The rest of the employer’s defense was chiefly Hartley’s testimony (seconded by the two laborers) that he had not used the backhoe on either building on the day of the collapse.  If believed, this testimony would have done little for the employer’s cause, as it was plainly doing excavation work close to an unshored foundation wall.  The testimony was not believed, among other things as the employer had stipulated that Hartley had removed the soil berm from building 1910 with his backhoe on the day of the collapse.  

Employee safety training should include instructing your workers that OSHA violations will likely occur, and that they are not to misstate facts to OSHA personnel, or at any hearing as may be held.  In the JPC Groupcase, the ALJ decision featured prominently a five-paragraph discussion on why the employer’s witnesses (its project manager as well as the three workers) had been disbelieved.  Counsel, it would appear, failed to properly prepare the employer’s witnesses — and, if the facts making out the violations are readily established, and the ALJ finds your witnesses unworthy of belief, you’re probably going to lose.

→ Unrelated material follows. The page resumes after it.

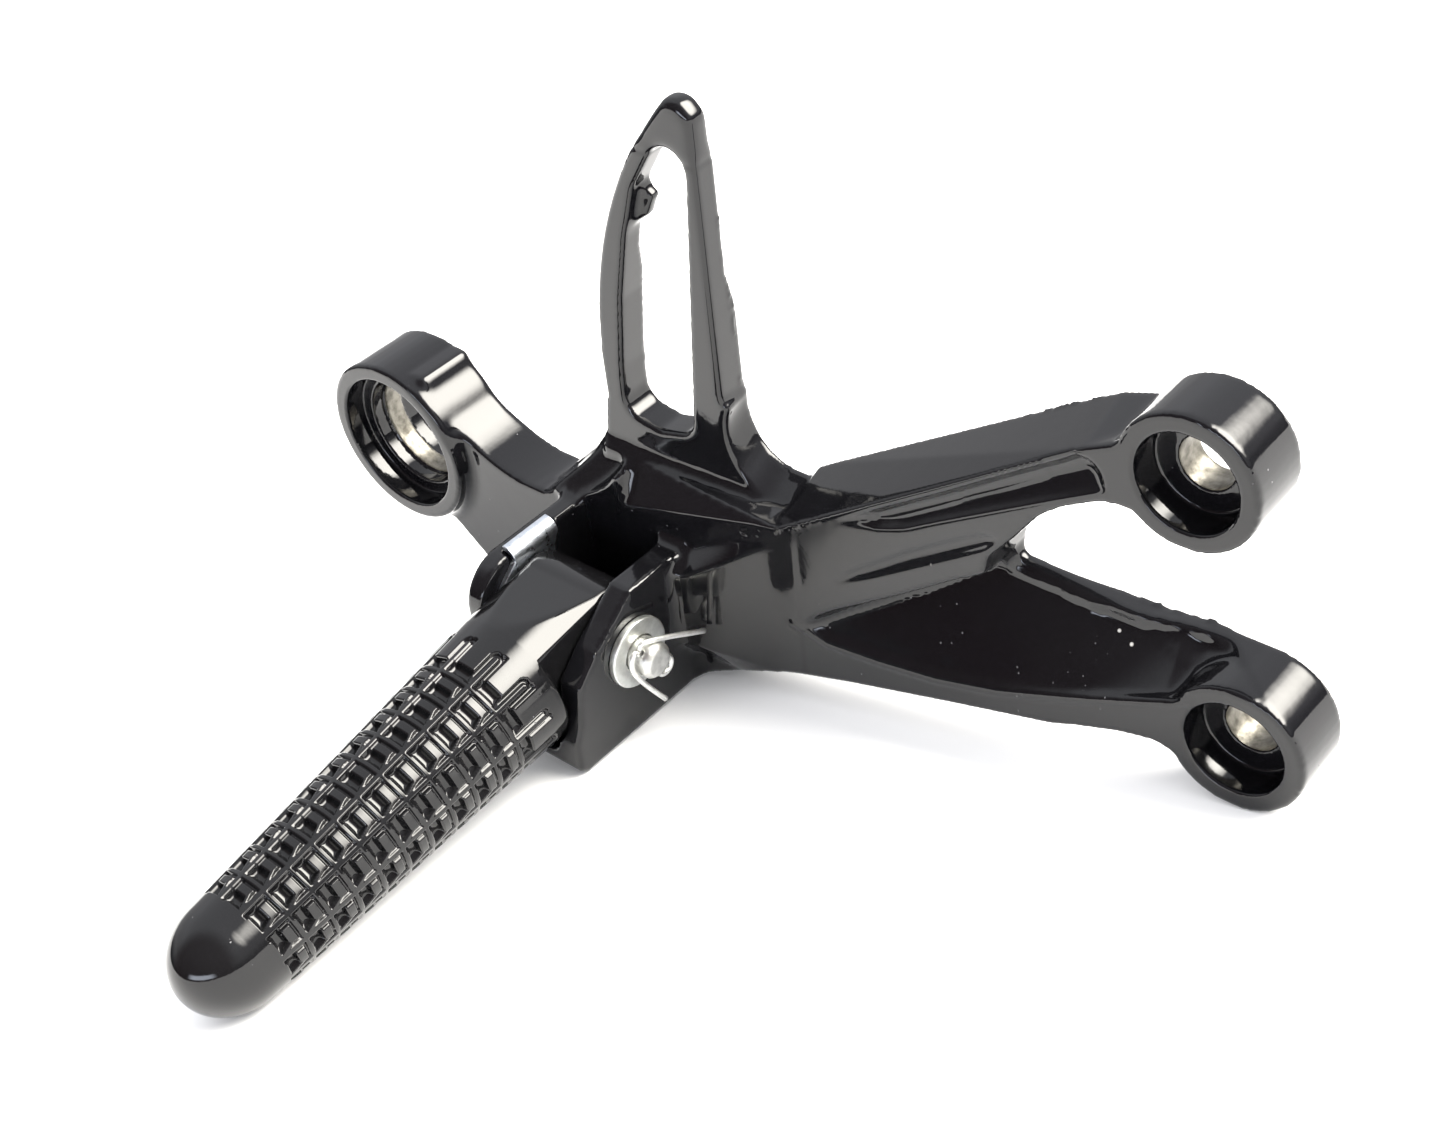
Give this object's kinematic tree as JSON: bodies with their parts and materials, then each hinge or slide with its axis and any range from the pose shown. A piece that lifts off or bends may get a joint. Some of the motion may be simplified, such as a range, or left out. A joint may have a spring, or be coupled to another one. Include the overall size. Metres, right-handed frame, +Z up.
{
  "type": "folding foot peg with hanger bracket",
  "caption": "Folding foot peg with a waffle-pattern grip, hinged on a pin in the clevis of a cast three-armed hanger with a slotted heel guard.",
  "frame": {"origin": "centre of the upper frame bolt hole at the hanger's back face", "axes": "+X along the pivot pin from the ringed arm towards the two frame bolt bosses, -Y out along the foot peg away from the motorcycle, +Z up the heel guard"},
  "size_m": [0.2462, 0.1444, 0.1394],
  "materials": {
    "gloss_black_paint": "gloss",
    "gloss_black_peg": "gloss",
    "zinc_pin": "satin",
    "zinc_washer": "satin",
    "bright_wire": "gloss",
    "bright_sheet": "gloss",
    "ball_steel": "gloss",
    "spring_steel": "satin"
  },
  "bodies": {
    "hanger": {"bracket": "gloss_black_paint", "pivot_pin": "zinc_pin", "plain_washer": "zinc_washer", "split_pin": "bright_wire", "setting_plate": "bright_sheet"},
    "peg": {"foot_peg": "gloss_black_peg", "detent_spring": "spring_steel"},
    "ball": {"detent_ball": "ball_steel"}
  },
  "joints": [
    {"name": "peg_fold", "type": "hinge", "parent": "hanger", "child": "peg", "pos_m": [-0.1318, -0.0327, -0.0785], "axis": [-1, 0, 0], "range_deg": [0, 90]},
    {"name": "ball_press", "type": "slide", "parent": "peg", "child": "ball", "axis": [1, 0, 0], "range_m": [0, 0.0008], "stiffness_N_per_m": 1500, "springref_m": -0.002, "deforming": ["detent_spring"]}
  ]
}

Contesting OSHA citations is expensive.  Except, perhaps, where the violation alleged is “Willful,” or the citation includes an uncommonly large number of “Serious” items, the costs of taking a contest through trial (let alone appeal) is likely to be a multiple of the penalty first assessed.

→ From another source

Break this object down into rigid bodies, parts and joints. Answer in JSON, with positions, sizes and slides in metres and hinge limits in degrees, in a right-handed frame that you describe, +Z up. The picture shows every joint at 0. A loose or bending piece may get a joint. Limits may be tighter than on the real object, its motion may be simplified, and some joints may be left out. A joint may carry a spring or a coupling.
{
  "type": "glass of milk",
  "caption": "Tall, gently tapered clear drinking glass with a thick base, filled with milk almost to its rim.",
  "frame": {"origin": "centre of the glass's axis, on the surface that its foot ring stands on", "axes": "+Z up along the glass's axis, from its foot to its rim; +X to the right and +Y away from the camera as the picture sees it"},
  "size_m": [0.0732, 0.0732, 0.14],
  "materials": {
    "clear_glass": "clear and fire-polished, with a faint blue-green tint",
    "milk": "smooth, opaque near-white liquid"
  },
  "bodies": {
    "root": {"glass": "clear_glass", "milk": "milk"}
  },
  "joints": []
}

Lawyers like to impress clients with their fighting spirit, but that’s not always called for in the OSHA context.  “Scorched earth” is a dubious strategy given, especially, that you will probably be seeing OSHA again in years to come.  Contests should be maintained only where there is an honest basis, and a substantial prospect of having the citation vacated.

1 I am guessing that the OSH Review Commission chose to review the grouping on its own initiative, as it’s not apparent to me why either the Secretary or the employer would have appealed, based only on that issue.